_WRITTEN INSTRUCTION_:
Output the lines that follow exactly as they are.

_SUPPLIED MATERIAL_:
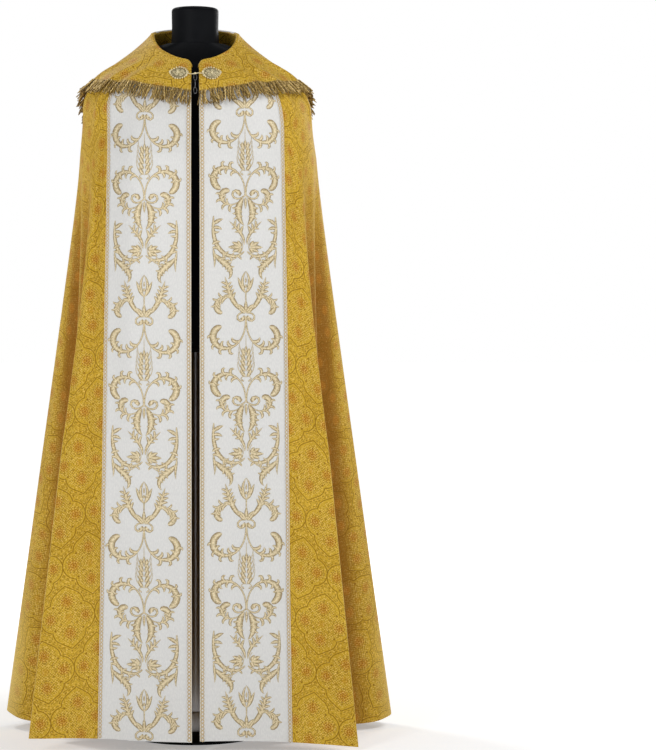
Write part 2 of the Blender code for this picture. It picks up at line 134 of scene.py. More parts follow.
# the hood's lower edge: the row at which it lies, by the degrees round from the front either way
HoodEdge = namedtuple("HoodEdge", "degrees row")
HOOD_EDGE = (
    HoodEdge(0.0, 0.94),
    HoodEdge(13.0, 0.87),
    HoodEdge(38.0, 0.80),
    HoodEdge(68.0, 0.85),
    HoodEdge(85.0, 0.90),
    HoodEdge(100.0, 1.05),
    HoodEdge(110.0, 1.24),
    HoodEdge(120.0, 1.43),
    HoodEdge(130.0, 1.61),
    HoodEdge(145.0, 1.77),
    HoodEdge(158.0, 1.89),
    HoodEdge(180.0, 1.99),
)

# soft troughs (minus) and ridges (plus): the turn where each lies at the chest, how it leans in
# turns for each row, the rows where it starts and ends, its half width in turns and its depth;
# then the rows over which each comes in and dies away
Ripple = namedtuple("Ripple", "turn lean top bottom width depth")
RIPPLES = (
    Ripple(0.62, 0.06, 0.9, 3.3, 0.30, -0.0030),
    Ripple(1.35, -0.05, 1.3, 3.3, 0.28, 0.0028),
    Ripple(2.36, 0.10, 1.2, 3.3, 0.16, -0.0070),
    Ripple(2.66, 0.06, 1.9, 3.3, 0.12, 0.0060),
    Ripple(11.45, -0.10, 1.3, 3.3, 0.16, -0.0110),
    Ripple(12.25, 0.12, 1.9, 3.3, 0.24, 0.0110),
    Ripple(13.05, -0.06, 1.9, 3.3, 0.28, -0.0110),
    Ripple(13.75, 0.04, 1.9, 3.3, 0.22, 0.0080),
    Ripple(14.25, 0.05, 1.8, 3.1, 0.20, -0.0120),
    Ripple(15.00, -0.08, 2.0, 3.3, 0.30, 0.0110),
    Ripple(15.70, -0.02, 2.2, 3.3, 0.20, -0.0070),
    Ripple(16.45, 0.06, 1.5, 3.3, 0.20, -0.0110),
    Ripple(25.50, -0.08, 1.4, 3.3, 0.14, -0.0060),
    Ripple(26.60, 0.04, 1.3, 3.3, 0.30, 0.0026),
    Ripple(27.30, -0.06, 1.0, 3.3, 0.26, -0.0028),
    Ripple(2.15, 0.35, 0.10, 1.50, 0.26, 0.0046),
    Ripple(3.60, 0.55, 0.20, 1.70, 0.40, 0.0060),
    Ripple(6.20, 0.30, 0.15, 1.60, 0.55, 0.0050),
    Ripple(10.60, -0.20, 0.20, 1.90, 0.50, 0.0058),
    Ripple(17.50, 0.25, 0.25, 1.80, 0.45, 0.0050),
    Ripple(21.60, -0.35, 0.10, 1.70, 0.55, 0.0056),
    Ripple(24.70, -0.50, 0.20, 1.50, 0.40, 0.0048),
    Ripple(26.05, -0.30, 0.10, 1.40, 0.24, 0.0040),
)
RIPPLE_EASE = 0.5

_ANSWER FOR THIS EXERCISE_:
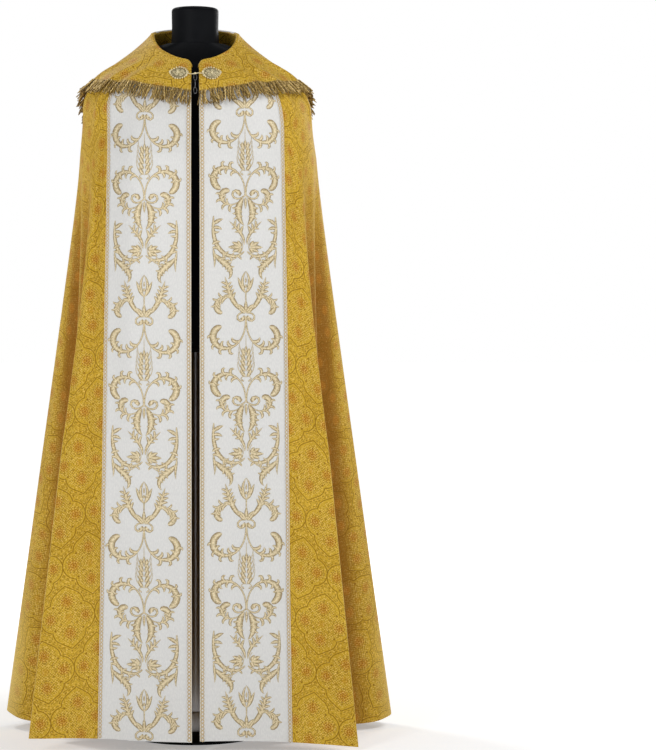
Write part 2 of the Blender code for this picture. It picks up at line 134 of scene.py. More parts follow.
# the hood's lower edge: the row at which it lies, by the degrees round from the front either way
HoodEdge = namedtuple("HoodEdge", "degrees row")
HOOD_EDGE = (
    HoodEdge(0.0, 0.94),
    HoodEdge(13.0, 0.87),
    HoodEdge(38.0, 0.80),
    HoodEdge(68.0, 0.85),
    HoodEdge(85.0, 0.90),
    HoodEdge(100.0, 1.05),
    HoodEdge(110.0, 1.24),
    HoodEdge(120.0, 1.43),
    HoodEdge(130.0, 1.61),
    HoodEdge(145.0, 1.77),
    HoodEdge(158.0, 1.89),
    HoodEdge(180.0, 1.99),
)

# soft troughs (minus) and ridges (plus): the turn where each lies at the chest, how it leans in
# turns for each row, the rows where it starts and ends, its half width in turns and its depth;
# then the rows over which each comes in and dies away
Ripple = namedtuple("Ripple", "turn lean top bottom width depth")
RIPPLES = (
    Ripple(0.62, 0.06, 0.9, 3.3, 0.30, -0.0030),
    Ripple(1.35, -0.05, 1.3, 3.3, 0.28, 0.0028),
    Ripple(2.36, 0.10, 1.2, 3.3, 0.16, -0.0070),
    Ripple(2.66, 0.06, 1.9, 3.3, 0.12, 0.0060),
    Ripple(11.45, -0.10, 1.3, 3.3, 0.16, -0.0110),
    Ripple(12.25, 0.12, 1.9, 3.3, 0.24, 0.0110),
    Ripple(13.05, -0.06, 1.9, 3.3, 0.28, -0.0110),
    Ripple(13.75, 0.04, 1.9, 3.3, 0.22, 0.0080),
    Ripple(14.25, 0.05, 1.8, 3.1, 0.20, -0.0120),
    Ripple(15.00, -0.08, 2.0, 3.3, 0.30, 0.0110),
    Ripple(15.70, -0.02, 2.2, 3.3, 0.20, -0.0070),
    Ripple(16.45, 0.06, 1.5, 3.3, 0.20, -0.0110),
    Ripple(25.50, -0.08, 1.4, 3.3, 0.14, -0.0060),
    Ripple(26.60, 0.04, 1.3, 3.3, 0.30, 0.0026),
    Ripple(27.30, -0.06, 1.0, 3.3, 0.26, -0.0028),
    Ripple(2.15, 0.35, 0.10, 1.50, 0.26, 0.0046),
    Ripple(3.60, 0.55, 0.20, 1.70, 0.40, 0.0060),
    Ripple(6.20, 0.30, 0.15, 1.60, 0.55, 0.0050),
    Ripple(10.60, -0.20, 0.20, 1.90, 0.50, 0.0058),
    Ripple(17.50, 0.25, 0.25, 1.80, 0.45, 0.0050),
    Ripple(21.60, -0.35, 0.10, 1.70, 0.55, 0.0056),
    Ripple(24.70, -0.50, 0.20, 1.50, 0.40, 0.0048),
    Ripple(26.05, -0.30, 0.10, 1.40, 0.24, 0.0040),
)
RIPPLE_EASE = 0.5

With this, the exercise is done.